Aretha Franklin, the queen of soul and 20th century pop titan who died Thursday at home in Detroit, had a special connection to the Bay Area's radical history.
Franklin, whose "Respect" became a civil-rights anthem, connected with the Black Power movement in the Bay Area. In a 1971 Jet magazine interview, she offered to pay the bail of Angela Davis, then imprisoned after eluding arrest for alleged ties to a courtroom escape-turned-shootout in Marin.

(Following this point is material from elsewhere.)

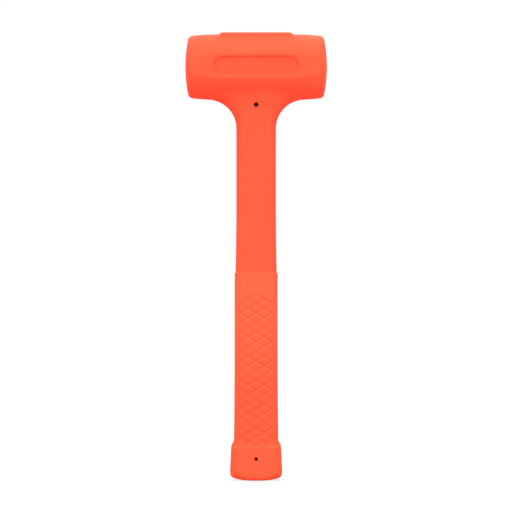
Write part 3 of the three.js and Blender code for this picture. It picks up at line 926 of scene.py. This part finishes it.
def steel(name, tone, roughness, streak, stretch):
    """Bare steel: fine machining streaks, patchy tone and a light uneven sheen."""
    n = Nodes(name)
    mapping = n.add("ShaderNodeMapping")
    mapping.inputs["Scale"].default_value = stretch
    n.join(n.place, mapping.inputs["Vector"])
    streaks = n.add("ShaderNodeTexNoise", Scale=streak, Detail=3.0)
    n.join(mapping.outputs["Vector"], streaks.inputs["Vector"])
    low = tuple(0.82 * c for c in tone) + (1,)
    high = tuple(min(1, 1.1 * c) for c in tone) + (1,)
    n.join(n.ramp(n.noise(90, 4), low, high), n.shader.inputs["Base Color"])
    n.roughen(streaks.outputs["Fac"], roughness - 0.08, roughness + 0.12)
    n.join(n.bump(streaks.outputs["Fac"], 0.3, 0.00004), n.shader.inputs["Normal"])
    n.shader.inputs["Metallic"].default_value = 1
    return n.material


def shot_metal():
    """Tumbled shot: plain bright steel with a little dulling."""
    n = Nodes("shot_metal")
    n.join(n.ramp(n.noise(60, 2), (0.36, 0.37, 0.39, 1), (0.5, 0.51, 0.53, 1)), n.shader.inputs["Base Color"])
    n.roughen(n.noise(160, 2), 0.25, 0.42)
    n.shader.inputs["Metallic"].default_value = 1
    return n.material


# ---------------------------------------------------------------- studio

def sky_change(tree, height, angles, levels):
    """A smooth change of brightness between two angles above the horizon, in degrees."""
    change = tree.nodes.new("ShaderNodeMapRange")
    change.interpolation_type = "SMOOTHSTEP"
    change.inputs["From Min"].default_value = math.sin(math.radians(angles[0]))
    change.inputs["From Max"].default_value = math.sin(math.radians(angles[1]))
    change.inputs["To Min"].default_value = levels[0]
    change.inputs["To Max"].default_value = levels[1]
    tree.links.new(height, change.inputs["Value"])
    return change.outputs["Result"]


def sky():
    """White sky: plain near the horizon, brighter above it and a little dimmer again overhead."""
    world = bpy.data.worlds.new("studio")
    bpy.context.scene.world = world
    world.use_nodes = True
    tree = world.node_tree
    background = tree.nodes["Background"]
    direction = tree.nodes.new("ShaderNodeTexCoord").outputs["Generated"]
    split = tree.nodes.new("ShaderNodeSeparateXYZ")
    tree.links.new(direction, split.inputs[0])
    rise = sky_change(tree, split.outputs["Z"], SKY_RISE_ANGLES, SKY_RISE_LEVELS)
    fall = sky_change(tree, split.outputs["Z"], SKY_FALL_ANGLES, SKY_FALL_LEVELS)
    strength = tree.nodes.new("ShaderNodeMath")
    strength.operation = "MULTIPLY"
    tree.links.new(rise, strength.inputs[0])
    tree.links.new(fall, strength.inputs[1])
    tree.links.new(strength.outputs[0], background.inputs["Strength"])
    background.inputs["Color"].default_value = (1, 1, 1, 1)


def front_panel():
    """Soft panel light in front of the mallet, turned towards it."""
    panel = bpy.data.lights.new("front_panel", "AREA")
    panel.shape = "RECTANGLE"
    panel.size = 2.4
    panel.size_y = 1.6
    panel.energy = PANEL_WATTS
    lamp = bpy.data.objects.new("front_panel", panel)
    bpy.context.scene.collection.objects.link(lamp)
    lamp.location = (0, -2.6, 0.9)
    lamp.rotation_euler = (math.radians(74), 0, 0)


def studio_floor():
    """Pale floor that nearly matches the white behind it."""
    half = FLOOR_HALF
    mesh = bpy.data.meshes.new("floor")
    corners = [(-half, -half, 0), (half, -half, 0), (half, half, 0), (-half, half, 0)]
    mesh.from_pydata(corners, [], [(0, 1, 2, 3)])
    floor = bpy.data.objects.new("floor", mesh)
    bpy.context.scene.collection.objects.link(floor)
    n = Nodes("floor")
    n.join(n.ramp(n.noise(2, 2), (0.1, 0.1, 0.1, 1), (0.11, 0.11, 0.11, 1)), n.shader.inputs["Base Color"])
    n.shader.inputs["Roughness"].default_value = 0.9
    n.shader.inputs["Specular IOR Level"].default_value = 0
    n.shader.inputs["Emission Color"].default_value = (1, 1, 1, 1)
    n.shader.inputs["Emission Strength"].default_value = FLOOR_GLOW
    mesh.materials.append(n.material)


def long_lens():
    """Camera in front of the mallet, level with its middle."""
    camera = bpy.data.cameras.new("camera")
    camera.lens = CAMERA_LENS
    camera.sensor_width = 36
    camera.clip_start = 0.05
    camera.clip_end = 50
    made = bpy.data.objects.new("camera", camera)
    bpy.context.scene.collection.objects.link(made)
    made.location = CAMERA_PLACE
    made.rotation_euler = (math.radians(90), 0, 0)
    bpy.context.scene.camera = made


def studio():
    """Sky, panel, floor and camera, with colours shown as they are."""
    sky()
    front_panel()
    studio_floor()
    long_lens()
    settings = bpy.context.scene.view_settings
    settings.view_transform = "Standard"
    settings.look = "None"


# ---------------------------------------------------------------- assembly

def place(piece, node, body, material):
    piece.data.materials.clear()
    piece.data.materials.append(material)
    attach(piece, body)
    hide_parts(node)


studio()
# The head's recess floors get painted shade: their green and blue fall to 0.93 of the rest.
orange = urethane("urethane", (0.88, 0.0499, 0.0202), 0.6, 2600, recess_shade_gain=0.93)
# The grip gets painted light: its green and blue rise by 1.2 from 30 to 140 mm up, so it is paler towards its
# top as if lit from above.
orange_grip = urethane("urethane_grip", (0.88, 0.0505, 0.02), 0.7, 1900, (0.03, 0.14, 1.2))
tube_steel = steel("tube_steel", (0.34, 0.35, 0.37), 0.38, 400, (0.05, 1, 1))
cap_steel = steel("cap_steel", (0.42, 0.43, 0.44), 0.34, 500, (1, 1, 1))
# The bar's tone is nearly black: painted shade, so that the pin holes which show the bar look dark.
bar_steel = steel("bar_steel", (0.035, 0.034, 0.036), 0.5, 400, (1, 1, 0.05))
weld_steel = steel("weld_steel", (0.2, 0.18, 0.16), 0.5, 300, (1, 1, 1))

place(head_shell(), "head_cover", "mallet", orange)
place(grip_shell(), "grip_sleeve", "mallet", orange_grip)
place(canister_shell(), "canister_tube", "mallet", tube_steel)
place(canister_disc(-1), "canister_cap_left", "mallet", cap_steel)
place(canister_disc(1), "canister_cap_right", "mallet", cap_steel)
place(core_rod(), "handle_rod", "mallet", bar_steel)
place(weld_bead(), "rod_weld", "mallet", weld_steel)
place(shot_balls(), "shot_charge", "shot", shot_metal())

“Angela Davis must go free,” Franklin said. “Black people will be free. I’ve been locked up... and I know you got to disturb the peace when you can’t get no peace. Jail is hell to be in. I’m going to see her free if there is any justice in our courts, not because I believe in communism, but because she’s a black woman and she wants freedom for black people. I have the money; I got it from black people."
Franklin noted that her father, the preacher C.L. Franklin, did not approve of her position. "Well, I respect him, of course," she said, "but I’m going to stick by my beliefs. Angela Davis must go free. Black people will be free."

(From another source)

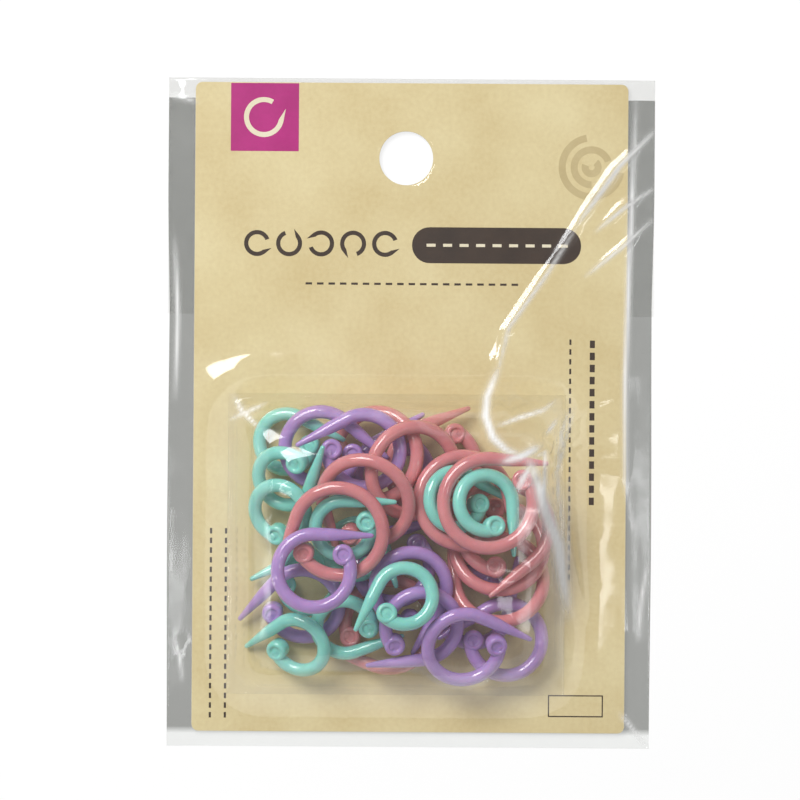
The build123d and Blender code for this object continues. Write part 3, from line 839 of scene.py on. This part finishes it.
def spread(heights):
    """Each point takes the greatest height of itself and its eight neighbours."""
    padded = np.pad(heights, 1, mode="edge")
    high, wide = heights.shape
    return np.max([padded[j:j + high, i:i + wide] for i in range(3) for j in range(3)], axis=0)


def drape(form, under, flat, rounds):
    """The form, drawn tight over what is under it. The rim and the flat parts stay put."""
    heights = form.copy()
    free = ~flat
    free[[0, -1]] = free[:, [0, -1]] = False
    for _ in range(rounds):
        heights[free] = np.maximum(neighbour_mean(heights), under)[free]
    return heights


# %% Crinkles
def ridge(x, y, line, height, width, sharpness=1.4):
    """A crease along a line of points: highest on the line, fading to both its ends."""
    total = sum((b - a).length for a, b in zip(line, line[1:]))
    result = np.zeros_like(x)
    done = 0.0
    for a, b in zip(line, line[1:]):
        length = (b - a).length
        along = ((x - a.x) * (b.x - a.x) + (y - a.y) * (b.y - a.y)) / length ** 2
        near = np.clip(along, 0, 1)
        away = np.hypot(x - a.x - near * (b.x - a.x), y - a.y - near * (b.y - a.y))
        fade = np.sin(math.pi * np.clip((done + near * length) / total, 0.02, 0.98)) ** 0.6
        result = np.maximum(result, height * fade * np.exp(-((away / width) ** sharpness)))
        done += length
    return result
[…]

Aretha Franklin in a December 1970 issue of Jet Magazine, on why she was willing to post bond for Angela Davis. pic.twitter.com/UN7at4MiyD
— Jacobin (@jacobinmag) August 16, 2018
The next year, Franklin wrote a letter to Black Panther Party Minister of Culture Emory Douglas, expressing her regret that due to timing issues, she couldn't appear at a fundraiser for the Oakland-headquartered organization. "I love what you are doing in the community, and I am looking forward to meeting all of you," she wrote.